_Dataset content_
..........

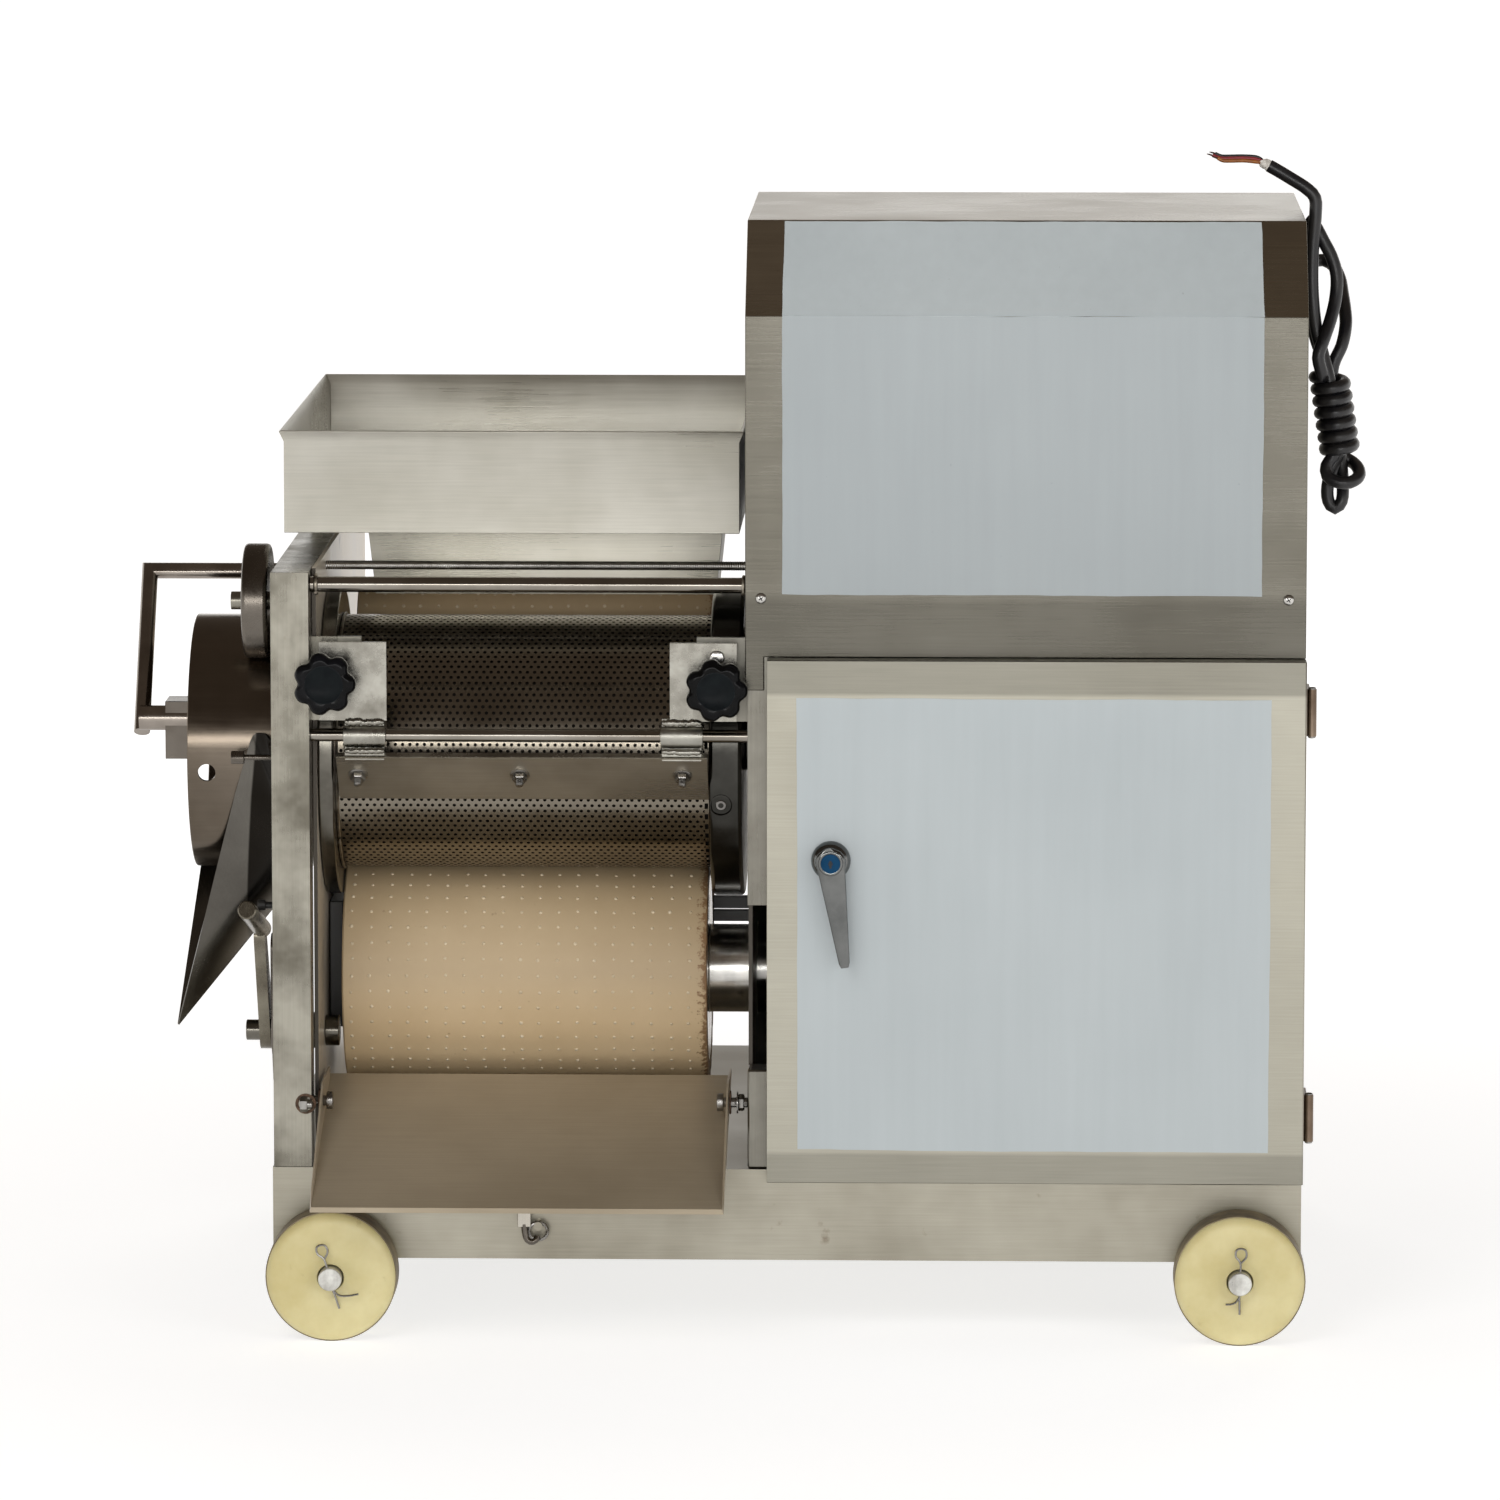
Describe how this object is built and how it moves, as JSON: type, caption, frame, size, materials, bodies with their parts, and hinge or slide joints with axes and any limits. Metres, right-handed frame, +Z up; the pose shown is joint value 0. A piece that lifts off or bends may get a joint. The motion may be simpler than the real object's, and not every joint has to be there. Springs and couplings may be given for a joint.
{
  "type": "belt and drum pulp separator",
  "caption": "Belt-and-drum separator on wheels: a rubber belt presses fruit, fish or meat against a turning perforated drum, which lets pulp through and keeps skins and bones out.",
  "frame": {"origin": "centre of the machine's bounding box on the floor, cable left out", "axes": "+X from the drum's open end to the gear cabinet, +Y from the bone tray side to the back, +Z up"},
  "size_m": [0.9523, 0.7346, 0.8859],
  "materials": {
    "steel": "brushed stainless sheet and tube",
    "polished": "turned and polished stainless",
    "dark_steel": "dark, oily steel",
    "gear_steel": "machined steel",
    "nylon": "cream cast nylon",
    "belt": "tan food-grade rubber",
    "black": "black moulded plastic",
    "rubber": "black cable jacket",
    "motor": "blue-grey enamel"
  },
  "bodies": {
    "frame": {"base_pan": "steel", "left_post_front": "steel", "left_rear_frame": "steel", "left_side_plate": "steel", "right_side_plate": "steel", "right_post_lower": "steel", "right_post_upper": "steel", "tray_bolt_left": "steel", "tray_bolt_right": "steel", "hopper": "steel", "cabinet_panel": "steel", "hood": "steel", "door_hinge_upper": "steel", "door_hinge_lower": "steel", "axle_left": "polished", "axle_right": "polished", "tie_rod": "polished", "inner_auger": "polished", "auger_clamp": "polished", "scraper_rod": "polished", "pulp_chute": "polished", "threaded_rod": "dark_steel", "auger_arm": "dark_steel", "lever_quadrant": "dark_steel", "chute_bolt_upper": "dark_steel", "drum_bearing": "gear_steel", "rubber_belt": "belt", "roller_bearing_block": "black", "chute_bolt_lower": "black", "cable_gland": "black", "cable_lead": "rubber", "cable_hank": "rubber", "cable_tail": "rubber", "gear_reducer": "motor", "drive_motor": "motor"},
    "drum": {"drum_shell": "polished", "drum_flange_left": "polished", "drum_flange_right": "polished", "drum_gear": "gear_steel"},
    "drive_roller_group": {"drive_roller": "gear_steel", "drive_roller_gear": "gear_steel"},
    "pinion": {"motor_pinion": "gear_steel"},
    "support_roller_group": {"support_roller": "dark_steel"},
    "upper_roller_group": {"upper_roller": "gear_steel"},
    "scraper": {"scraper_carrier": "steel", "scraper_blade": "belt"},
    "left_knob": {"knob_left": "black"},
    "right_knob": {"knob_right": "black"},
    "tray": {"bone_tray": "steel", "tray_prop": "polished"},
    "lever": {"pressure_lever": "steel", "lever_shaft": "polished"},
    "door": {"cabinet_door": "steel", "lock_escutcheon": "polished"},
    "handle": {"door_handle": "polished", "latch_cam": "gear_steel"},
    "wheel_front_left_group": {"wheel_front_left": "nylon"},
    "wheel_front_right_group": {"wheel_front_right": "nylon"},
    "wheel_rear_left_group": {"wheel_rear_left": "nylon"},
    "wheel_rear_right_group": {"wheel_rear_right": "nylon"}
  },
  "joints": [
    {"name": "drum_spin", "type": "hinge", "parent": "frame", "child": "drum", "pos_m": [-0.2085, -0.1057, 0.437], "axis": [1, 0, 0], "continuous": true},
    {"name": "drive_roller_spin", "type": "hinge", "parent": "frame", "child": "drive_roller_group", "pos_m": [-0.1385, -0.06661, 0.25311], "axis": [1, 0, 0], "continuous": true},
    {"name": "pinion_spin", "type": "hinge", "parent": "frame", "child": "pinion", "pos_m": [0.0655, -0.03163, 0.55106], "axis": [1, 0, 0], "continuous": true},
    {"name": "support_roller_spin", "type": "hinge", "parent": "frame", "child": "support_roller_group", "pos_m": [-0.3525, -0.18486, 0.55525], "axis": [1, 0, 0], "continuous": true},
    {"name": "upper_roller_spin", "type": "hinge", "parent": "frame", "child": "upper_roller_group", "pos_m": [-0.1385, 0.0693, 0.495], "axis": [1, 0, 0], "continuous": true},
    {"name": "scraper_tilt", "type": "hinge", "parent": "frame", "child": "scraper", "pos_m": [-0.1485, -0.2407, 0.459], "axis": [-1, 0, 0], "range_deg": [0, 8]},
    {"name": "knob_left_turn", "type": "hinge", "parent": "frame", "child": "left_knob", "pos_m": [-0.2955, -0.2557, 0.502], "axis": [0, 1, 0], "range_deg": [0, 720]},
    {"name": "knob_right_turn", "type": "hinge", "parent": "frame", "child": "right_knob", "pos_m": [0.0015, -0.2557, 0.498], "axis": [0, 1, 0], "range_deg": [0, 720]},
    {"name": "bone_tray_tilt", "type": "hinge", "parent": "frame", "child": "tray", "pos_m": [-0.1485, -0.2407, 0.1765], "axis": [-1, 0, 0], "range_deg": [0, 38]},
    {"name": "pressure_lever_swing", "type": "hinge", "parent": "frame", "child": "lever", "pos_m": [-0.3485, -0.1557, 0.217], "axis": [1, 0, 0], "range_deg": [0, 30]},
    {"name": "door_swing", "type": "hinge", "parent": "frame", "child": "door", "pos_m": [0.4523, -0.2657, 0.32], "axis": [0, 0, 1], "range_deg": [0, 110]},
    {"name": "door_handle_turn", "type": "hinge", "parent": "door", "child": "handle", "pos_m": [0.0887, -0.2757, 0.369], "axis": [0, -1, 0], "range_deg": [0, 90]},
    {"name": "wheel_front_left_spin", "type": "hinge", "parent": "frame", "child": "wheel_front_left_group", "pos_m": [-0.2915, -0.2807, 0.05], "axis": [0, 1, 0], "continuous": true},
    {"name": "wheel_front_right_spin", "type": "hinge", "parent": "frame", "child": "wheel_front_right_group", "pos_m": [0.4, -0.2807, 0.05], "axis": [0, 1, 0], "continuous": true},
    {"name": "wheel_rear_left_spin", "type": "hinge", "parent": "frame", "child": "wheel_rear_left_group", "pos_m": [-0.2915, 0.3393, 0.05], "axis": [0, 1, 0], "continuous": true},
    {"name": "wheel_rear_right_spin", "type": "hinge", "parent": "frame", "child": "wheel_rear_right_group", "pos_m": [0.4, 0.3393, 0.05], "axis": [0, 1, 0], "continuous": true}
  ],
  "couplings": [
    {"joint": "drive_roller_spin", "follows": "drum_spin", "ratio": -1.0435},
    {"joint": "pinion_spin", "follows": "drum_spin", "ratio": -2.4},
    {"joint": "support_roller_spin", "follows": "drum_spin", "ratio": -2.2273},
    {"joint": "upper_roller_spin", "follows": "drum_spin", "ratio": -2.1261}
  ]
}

..........

_Stated goal_
Copy every line verbatim.

_Solution for this problem_
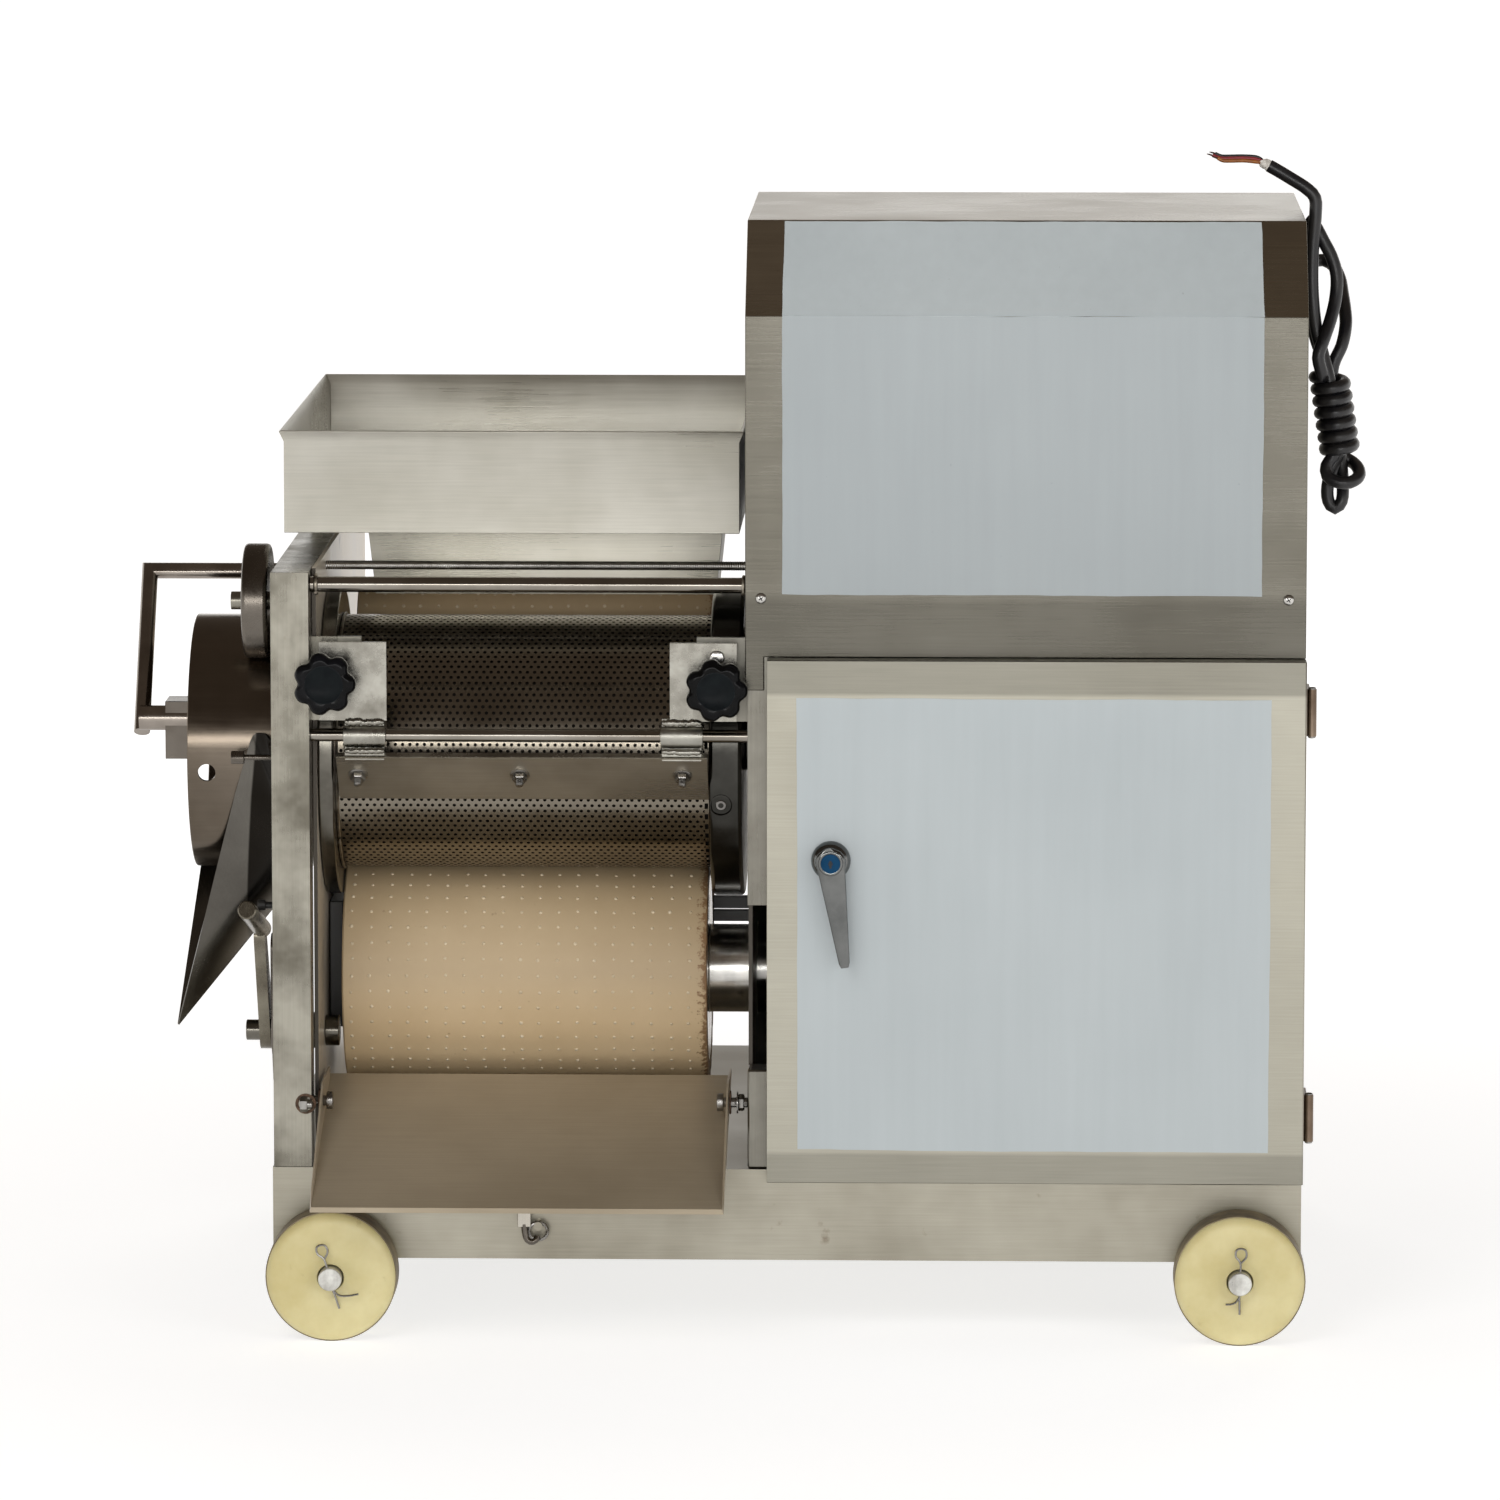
Describe how this object is built and how it moves, as JSON: type, caption, frame, size, materials, bodies with their parts, and hinge or slide joints with axes and any limits. Metres, right-handed frame, +Z up; the pose shown is joint value 0. A piece that lifts off or bends may get a joint. The motion may be simpler than the real object's, and not every joint has to be there. Springs and couplings may be given for a joint.
{
  "type": "belt and drum pulp separator",
  "caption": "Belt-and-drum separator on wheels: a rubber belt presses fruit, fish or meat against a turning perforated drum, which lets pulp through and keeps skins and bones out.",
  "frame": {"origin": "centre of the machine's bounding box on the floor, cable left out", "axes": "+X from the drum's open end to the gear cabinet, +Y from the bone tray side to the back, +Z up"},
  "size_m": [0.9523, 0.7346, 0.8859],
  "materials": {
    "steel": "brushed stainless sheet and tube",
    "polished": "turned and polished stainless",
    "dark_steel": "dark, oily steel",
    "gear_steel": "machined steel",
    "nylon": "cream cast nylon",
    "belt": "tan food-grade rubber",
    "black": "black moulded plastic",
    "rubber": "black cable jacket",
    "motor": "blue-grey enamel"
  },
  "bodies": {
    "frame": {"base_pan": "steel", "left_post_front": "steel", "left_rear_frame": "steel", "left_side_plate": "steel", "right_side_plate": "steel", "right_post_lower": "steel", "right_post_upper": "steel", "tray_bolt_left": "steel", "tray_bolt_right": "steel", "hopper": "steel", "cabinet_panel": "steel", "hood": "steel", "door_hinge_upper": "steel", "door_hinge_lower": "steel", "axle_left": "polished", "axle_right": "polished", "tie_rod": "polished", "inner_auger": "polished", "auger_clamp": "polished", "scraper_rod": "polished", "pulp_chute": "polished", "threaded_rod": "dark_steel", "auger_arm": "dark_steel", "lever_quadrant": "dark_steel", "chute_bolt_upper": "dark_steel", "drum_bearing": "gear_steel", "rubber_belt": "belt", "roller_bearing_block": "black", "chute_bolt_lower": "black", "cable_gland": "black", "cable_lead": "rubber", "cable_hank": "rubber", "cable_tail": "rubber", "gear_reducer": "motor", "drive_motor": "motor"},
    "drum": {"drum_shell": "polished", "drum_flange_left": "polished", "drum_flange_right": "polished", "drum_gear": "gear_steel"},
    "drive_roller_group": {"drive_roller": "gear_steel", "drive_roller_gear": "gear_steel"},
    "pinion": {"motor_pinion": "gear_steel"},
    "support_roller_group": {"support_roller": "dark_steel"},
    "upper_roller_group": {"upper_roller": "gear_steel"},
    "scraper": {"scraper_carrier": "steel", "scraper_blade": "belt"},
    "left_knob": {"knob_left": "black"},
    "right_knob": {"knob_right": "black"},
    "tray": {"bone_tray": "steel", "tray_prop": "polished"},
    "lever": {"pressure_lever": "steel", "lever_shaft": "polished"},
    "door": {"cabinet_door": "steel", "lock_escutcheon": "polished"},
    "handle": {"door_handle": "polished", "latch_cam": "gear_steel"},
    "wheel_front_left_group": {"wheel_front_left": "nylon"},
    "wheel_front_right_group": {"wheel_front_right": "nylon"},
    "wheel_rear_left_group": {"wheel_rear_left": "nylon"},
    "wheel_rear_right_group": {"wheel_rear_right": "nylon"}
  },
  "joints": [
    {"name": "drum_spin", "type": "hinge", "parent": "frame", "child": "drum", "pos_m": [-0.2085, -0.1057, 0.437], "axis": [1, 0, 0], "continuous": true},
    {"name": "drive_roller_spin", "type": "hinge", "parent": "frame", "child": "drive_roller_group", "pos_m": [-0.1385, -0.06661, 0.25311], "axis": [1, 0, 0], "continuous": true},
    {"name": "pinion_spin", "type": "hinge", "parent": "frame", "child": "pinion", "pos_m": [0.0655, -0.03163, 0.55106], "axis": [1, 0, 0], "continuous": true},
    {"name": "support_roller_spin", "type": "hinge", "parent": "frame", "child": "support_roller_group", "pos_m": [-0.3525, -0.18486, 0.55525], "axis": [1, 0, 0], "continuous": true},
    {"name": "upper_roller_spin", "type": "hinge", "parent": "frame", "child": "upper_roller_group", "pos_m": [-0.1385, 0.0693, 0.495], "axis": [1, 0, 0], "continuous": true},
    {"name": "scraper_tilt", "type": "hinge", "parent": "frame", "child": "scraper", "pos_m": [-0.1485, -0.2407, 0.459], "axis": [-1, 0, 0], "range_deg": [0, 8]},
    {"name": "knob_left_turn", "type": "hinge", "parent": "frame", "child": "left_knob", "pos_m": [-0.2955, -0.2557, 0.502], "axis": [0, 1, 0], "range_deg": [0, 720]},
    {"name": "knob_right_turn", "type": "hinge", "parent": "frame", "child": "right_knob", "pos_m": [0.0015, -0.2557, 0.498], "axis": [0, 1, 0], "range_deg": [0, 720]},
    {"name": "bone_tray_tilt", "type": "hinge", "parent": "frame", "child": "tray", "pos_m": [-0.1485, -0.2407, 0.1765], "axis": [-1, 0, 0], "range_deg": [0, 38]},
    {"name": "pressure_lever_swing", "type": "hinge", "parent": "frame", "child": "lever", "pos_m": [-0.3485, -0.1557, 0.217], "axis": [1, 0, 0], "range_deg": [0, 30]},
    {"name": "door_swing", "type": "hinge", "parent": "frame", "child": "door", "pos_m": [0.4523, -0.2657, 0.32], "axis": [0, 0, 1], "range_deg": [0, 110]},
    {"name": "door_handle_turn", "type": "hinge", "parent": "door", "child": "handle", "pos_m": [0.0887, -0.2757, 0.369], "axis": [0, -1, 0], "range_deg": [0, 90]},
    {"name": "wheel_front_left_spin", "type": "hinge", "parent": "frame", "child": "wheel_front_left_group", "pos_m": [-0.2915, -0.2807, 0.05], "axis": [0, 1, 0], "continuous": true},
    {"name": "wheel_front_right_spin", "type": "hinge", "parent": "frame", "child": "wheel_front_right_group", "pos_m": [0.4, -0.2807, 0.05], "axis": [0, 1, 0], "continuous": true},
    {"name": "wheel_rear_left_spin", "type": "hinge", "parent": "frame", "child": "wheel_rear_left_group", "pos_m": [-0.2915, 0.3393, 0.05], "axis": [0, 1, 0], "continuous": true},
    {"name": "wheel_rear_right_spin", "type": "hinge", "parent": "frame", "child": "wheel_rear_right_group", "pos_m": [0.4, 0.3393, 0.05], "axis": [0, 1, 0], "continuous": true}
  ],
  "couplings": [
    {"joint": "drive_roller_spin", "follows": "drum_spin", "ratio": -1.0435},
    {"joint": "pinion_spin", "follows": "drum_spin", "ratio": -2.4},
    {"joint": "support_roller_spin", "follows": "drum_spin", "ratio": -2.2273},
    {"joint": "upper_roller_spin", "follows": "drum_spin", "ratio": -2.1261}
  ]
}